O Governo do Distrito Federal (GDF) tenta trazer para a capital os projetos de Lucio Costa que foram vencedores do Concurso Nacional do Plano Piloto da Nova Capital do Brasil — disputa que elegeu o arquiteto e urbanista que iria desenhar a área central do viria a ser o DF. Os documentos foram doados à Casa De Arquitectura, em Portugal, junto a outros projetos, rascunhos e documentos pessoais do arquiteto. O projeto de Brasília, de acordo com o edital do concurso realizado em 1956, deveria ser de posse pública, e não particular. Entretanto, o material sempre esteve com a família e foi enviado para a Europa com as cartas e outros documentos pessoais de Lucio. A família confirma que há tratativas, mas ressalta que haverá cooperação para disponibilização dos arquivos de forma digital.
Procurada, a Novacap informou que nunca teve posse dos arquivos, mas confirmou que o edital do concurso previa que a propriedade deveria ser da companhia. O Arquivo Público do Distrito Federal, por sua vez, reafirmou que os documentos nunca estiveram em posse do Poder Público e que não se sabia que os desenhos estavam no Rio de Janeiro. Segundo o órgão, após a doação, houve a manifestação de interesse de trazer os desenhos do Plano Piloto para a capital. Para isso, o Arquivo Público conversa com a família de Lucio Costa e com a Casa De Arquitectura, museu português que recebeu o acervo para ter os arquivos de forma física ou digital.
Nesse sentido, em 22 de outubro, a Secretaria de Cultura e Economia Criativa do DF enviou um ofício ao Instituto do Patrimônio Histórico e Artístico Nacional (Iphan) questionando se há registro de tombamento dos bens doados pela família de Lucio Costa à Portugal. "Ainda, mesmo que não haja registro de tombamento dos bens, questiona-se se este órgão tem conhecimento da listagem dos bens doados, em especial no que tange à documentação referente ao concurso nacional que consagrou como vencedor o projeto de Lucio Costa para construção de Brasília", diz o ofício a que o Correio teve acesso.
Professor de história da arquitetura e do urbanismo do Centro Universitário de Brasília (Ceub), Francisco Leitão explica que, no edital da Novacap, na época, não havia dúvidas quanto à propriedade do material inscrito pelos participantes do concurso. "Neste caso, não questiono a decisão da família de doar cartas, fotos e coisas pessoais de Lucio. No entanto, os desenhos e projetos de Brasília deveriam estar aqui", comenta. Para ele, a capital federal tem condições e locais adequados para manter os projetos da cidade. "Temos o próprio Arquivo Público, museus, o Espaço Lucio Costa. Vários locais aptos para manter esses arquivos", completa.
Definições
Neta de Lucio Costa, Julieta Sobral confirma que há tratativas para disponibilização dos arquivos referentes a Brasília, mas ressalta que serão no formato digital. "Nosso foco sempre foi cooperar e difundir a história. Por isso, ajudei o Arquivo Público a entrar em contato com a Casa de Arquitectura, para que haja essa troca entre eles", diz Julieta. Segundo ela, ainda não há um acordo assinado, mas as conversas estão encaminhadas. "O que está sendo definido é que o Arquivo Público cederia alguns documentos relativos à Brasília e a Casa De Arquitectura cederia outros também relativos ao Plano Piloto. Tudo digitalizado em alta resolução", explica.

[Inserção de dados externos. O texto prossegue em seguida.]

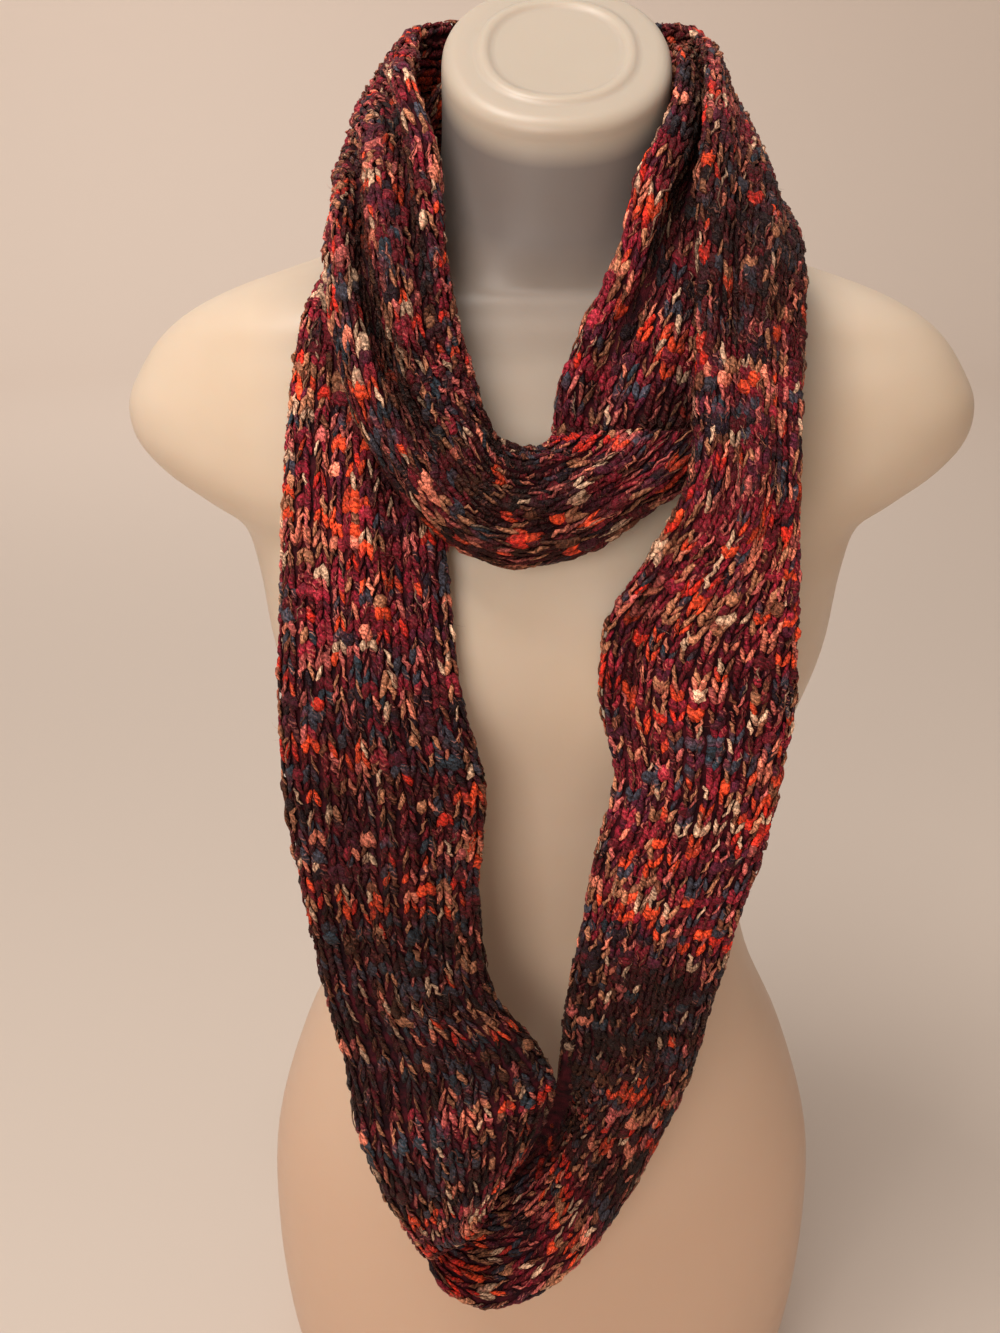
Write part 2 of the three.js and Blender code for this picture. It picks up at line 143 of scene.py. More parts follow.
STRETCHES = (
    Stretch("left_leg", Chain.LOWER, 2, "knit_legs", "hung", ("form_body",), (
        (0, 0.42, 0.36), (0.085, 0.46, 0.36), (0.11, 0.86, 0.06), (0.135, 0.82, 0.08),
        (0.16, 0.38, 0.5), (0.18, 0.42, 0.46), (0.2, 0.88, 0.05), (0.24, 0.86, 0.07),
        (0.27, 0.7, 0.18), (0.35, 0.66, 0.22), (0.42, 0.58, 0.28), (0.48, 0.6, 0.13), (0.56, 0.46, 0.16),
        (0.62, 0.3, 0.34), (0.7, 0.28, 0.3), (0.8, 0.18, 0.4), (0.9, 0.18, 0.44), (1, 0.4, 0.3),
    ), (
        (-65, -122, 216, -36, -114, 258, 0, 13, 0, 0),
        (-69, -138, 216, -30, -142, 266, 3, 14, 1, 0),
        (-77, -141, 234, -14, -149, 292, 6, 15, 2, 0),
        (-90, -140, 259, -2, -150, 322, 8, 15, 2, 0),
        (-103, -137, 300, 1, -149, 344, 8, 15, 2, 0),
        (-109, -136, 348, -10, -143, 364, 6, 14, 2, 0),
        (-117, -134, 388, -31, -136, 390, 4, 14, 2, 0),
        (-125, -134, 443, -37, -134, 446, 4, 14, 2, 0),
        (-132, -131, 499, -34, -133, 503, 5, 14, 2, 0),
        (-133, -124, 550, -44, -131, 546, 6, 14, 2, 0),
        (-131, -112, 594, -50, -119, 590, 6, 14, 2, 0),
        (-129, -97, 641, -52, -106, 638, 5, 14, 2, 0),
        (-126, -78, 683, -48, -88, 681, 3, 12, 1, 0),
        (-120, -60, 719, -48, -72, 717, 2, 10, 1, 0),
        (-113, -35, 734, -58, -46, 742, 1, 10, 0, 0),
        (-106, -4, 738, -72, -12, 763, 1, 10, 0, 0),
    ), creases=(
        Crease(-30, 120, (0.95, 0.88, 0.92), 7, 0.16),
        Crease(150, 420, (-0.35, -0.2, -0.4), 3, 0.2),
        Crease(330, 560, (0.45, 0.35, 0.3), 3, 0.18),
    )),
    Stretch("inner_back", Chain.LOWER, 2, "knit_neck", "draped", ("form_body",), (
        (0, 0.45, 0.2), (1, 0.4, 0.2),
    ), (
        (-98, 29, 747, -70, 18, 793, 2, 9, 1, 0),
        (-78, 56, 746, -56, 40, 821, 2, 9, 1, 0),
        (-45, 77, 744, -33, 59, 830, 2, 10, 1, 0),
        (0, 84, 743, 0, 66, 834, 2, 10, 1, 0),
        (45, 76, 745, 33, 58, 836, 2, 10, 1, 0),
        (74, 56, 749, 54, 39, 838, 2, 9, 1, 0),
        (87, 30, 752, 60, 16, 838, 1, 9, 1, 0),
    )),
    Stretch("neck_right", Chain.LOWER, 3, "knit_neck", "draped", ("form_body",), (
        (0, 0.35, 0.2), (0.6, 0.22, 0.2), (1, 0.25, 0.24),
    ), (
        (93, 0, 750, 59, -14, 833, 1, 9, 0, 0),
        (96, -32, 744, 52, -46, 812, 1, 10, 1, 0),
        (100, -60, 728, 36, -66, 784, 2, 12, 2, 0),
        (96, -76, 708, 27, -72, 750, 2, 12, 2, 0),
        (90, -88, 688, 11, -82, 717, 2, 12, 2, 0),
        (84, -94, 670, 0, -90, 690, 1, 12, 1, 0),
        (76, -100, 654, -3, -96, 668, 0, 12, 0, 0),
    ), creases=(Crease(10, 190, (0.4, 0.46, 0.58, 0.7), 9, 0.17),)),
    Stretch("neck_front", Chain.UPPER, 3, "knit_neck", "draped", ("form_body", "neck_right"), (
        (0, 0.35, 0.28), (0.3, 0.6, 0.16), (0.45, 0.72, 0.12), (0.62, 0.62, 0.16), (0.8, 0.54, 0.26),
        (1, 0.48, 0.3),
    ), (
        (84, -112, 676, -3, -104, 671, 2, 13, 1, 13),
        (64, -117, 655, -7, -108, 668, 5, 16, 2, 13),
        (47, -119, 644, -11, -109, 667, 7, 18, 3, 13),
        (28, -122, 631, -15, -109, 667, 8, 18, 3, 10),
        (5, -122, 619, -20, -108, 668, 8, 19, 3, 4),
        (-20, -122, 615, -26, -106, 670, 8, 20, 3, 4),
        (-45, -121, 623, -32, -104, 676, 8, 21, 3, 8),
        (-66, -119, 641, -37, -101, 690, 7, 20, 3, 14),
        (-85, -113, 668, -42, -95, 706, 6, 20, 3, 16),
    ), creases=(
        Crease(66, 330, (0.1, -0.16, -0.34, -0.36, -0.34), 11, 0.18),
        Crease(120, 330, (0.6, 0.54, 0.5, 0.46), 9, 0.15),
    )),
    Stretch("neck_left", Chain.UPPER, 3, "knit_neck", "draped", ("form_body", "left_leg"), (
        (0, 0.48, 0.3), (0.35, 0.38, 0.34), (0.7, 0.26, 0.26), (1, 0.22, 0.2),
    ), (
        (-98, -104, 698, -47, -89, 722, 6, 20, 3, 15),
        (-105, -91, 729, -51, -79, 743, 6, 20, 3, 15),
        (-107, -66, 753, -54, -67, 768, 6, 20, 3, 15),
        (-105, -36, 766, -56, -50, 796, 5, 18, 1.5, 15),
        (-107, -2, 769, -62, -20, 825, 5, 16, 0, 14),
    )),
    Stretch("outer_back", Chain.UPPER, 2, "knit_neck", "draped", ("inner_back",), (
        (0, 0.4, 0.2), (1, 0.45, 0.2),
    ), (
        (-108, 38, 766, -70, 22, 840, 5, 14, 0, 12),
        (-94, 74, 760, -66, 56, 848, 3, 12, 2, 12),
        (-54, 100, 755, -41, 83, 850, 4, 13, 2, 13),
        (0, 108, 752, 0, 90, 850, 4, 13, 2, 13),
        (54, 100, 755, 41, 83, 850, 4, 13, 2, 13),
        (94, 75, 758, 66, 56, 848, 3, 12, 2, 12),
        (107, 41, 760, 72, 24, 842, 1, 12, 2, 12),
    ), creases=(
        Crease(20, 190, (-0.3, -0.2, -0.35), 3.5, 0.13),
        Crease(120, 280, (0.35, 0.4, 0.3), 3, 0.13),
    )),
    Stretch("right_leg", Chain.UPPER, 2, "knit_legs", "hung", ("form_body", "neck_right"), (
        (0, 0.55, 0.16), (0.06, 0.35, 0.4), (0.12, 0.6, 0.2), (0.22, 0.66, 0.16), (0.28, 0.45, 0.26),
        (0.38, 0.4, 0.22), (0.44, 0.22, 0.36), (0.5, 0.28, 0.3), (0.62, 0.3, 0.28), (0.7, 0.32, 0.26),
        (0.77, 0.36, 0.36), (0.81, 0.5, 0.24), (0.84, 0.78, 0.08), (0.92, 0.86, 0.06), (1, 0.82, 0.08),
    ), (
        (110, 2, 758, 72, -12, 835, -1, 12, 1, 13),
        (111, -37, 756, 67, -58, 814, 0, 13, 2, 14),
        (111, -69, 746, 62, -81, 786, 3, 16, 2, 14),
        (109, -97, 723, 61, -101, 746, 4, 18, 2, 14),
        (107, -114, 690, 60, -119, 700, 4, 18, 2, 18),
        (107, -127, 652, 57, -135, 660, 4, 18, 2, 26),
        (109, -132, 616, 42, -126, 622, 6, 16, 2, 12),
        (111, -134, 580, 24, -114, 584, 9, 14, 2, 0),
        (112, -134, 546, 22, -116, 542, 9, 14, 2, 0),
        (108, -134, 508, 29, -126, 508, 6, 14, 2, 0),
        (102, -134, 468, 21, -132, 470, 4, 14, 2, 0),
        (92, -134, 428, 15, -134, 430, 4, 14, 2, 0),
        (83, -134, 384, 8, -134, 386, 4, 14, 2, 0),
        (74, -134, 338, 5, -132, 344, 4, 14, 2, 0),
    ), twist=-2.8, creases=(
        Crease(205, 340, (0.95, 0.72, 0.62, 0.9), 7, 0.14),
        Crease(30, 210, (0.3, 0.42, 0.2), 4, 0.18),
    )),
    Stretch("loop_bottom", Chain.UPPER, 2, "knit_legs", "hung", ("right_leg",), (
        (0, 0.82, 0.08), (0.18, 0.74, 0.14), (0.36, 0.5, 0.3), (0.55, 0.42, 0.34), (1, 0.5, 0.34),
    ), (
        (60, -135, 296, 4, -126, 322, 2, 14, 2, 0),
        (40, -138, 250, 1, -118, 312, -4, 14, 2, 0),
        (16, -140, 210, -5, -110, 294, -9, 14, 2, 0),
        (-12, -141, 184, -14, -104, 276, -12, 14, 2, 0),
        (-38, -141, 178, -26, -100, 260, -12, 13, 1, 0),
        (-61, -136, 190, -38, -97, 248, -8, 12, 1, 0),
        (-72, -120, 210, -48, -96, 244, -4, 11, 0, 0),
    ), creases=(Crease(-60, 150, (0.9, 0.8, 0.66, 0.6, 0.7), 10, 0.36),)),
)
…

Sobre a doação, Julieta trata essa questão como resolvida. "Nenhum desenho foi tombado pelo Iphan. O acervo é privado, e o destino dele já foi definido", diz. Mas ela afirma que a colaboração entre as entidades será positiva. "Teremos um grande acervo sobre Brasília e disponível para as pessoas. Esse sempre foi o nosso foco", completa.
Manutenção
Para o professor da Faculdade de Arquitetura e Urbanismo da Universidade de Brasília (UnB) Frederico Flósculo, a doação dos materiais de Lucio Costa foi inevitável, e a forma de se tratar a cultura no DF e no Brasil precisa passar por revisões. "Lucio Costa era um cara genial, cuja memória é importante, e as pessoas não têm essa dimensão. Não sabem o quanto ele foi grande. Isso porque o governo não coloca para as pessoas essa importância", diz.
Segundo ele, é preciso trabalhar nos níveis primários da cultura a fim de fomentar o interesse. "É necessário ter equipamentos públicos de cultura. Cultura é feita pensando na população e para a população. Temos que ter museus públicos, bibliotecas, teatros públicos", afirma. Flósculo completa que a manutenção dos espaços é importante para não deixar os arquivos e documentos malcuidados. "Há países em que as coleções pessoais de artistas são doadas para órgãos públicos. Aqui não temos um local para doar livros para a população de Brasília. Isso é grave", comenta.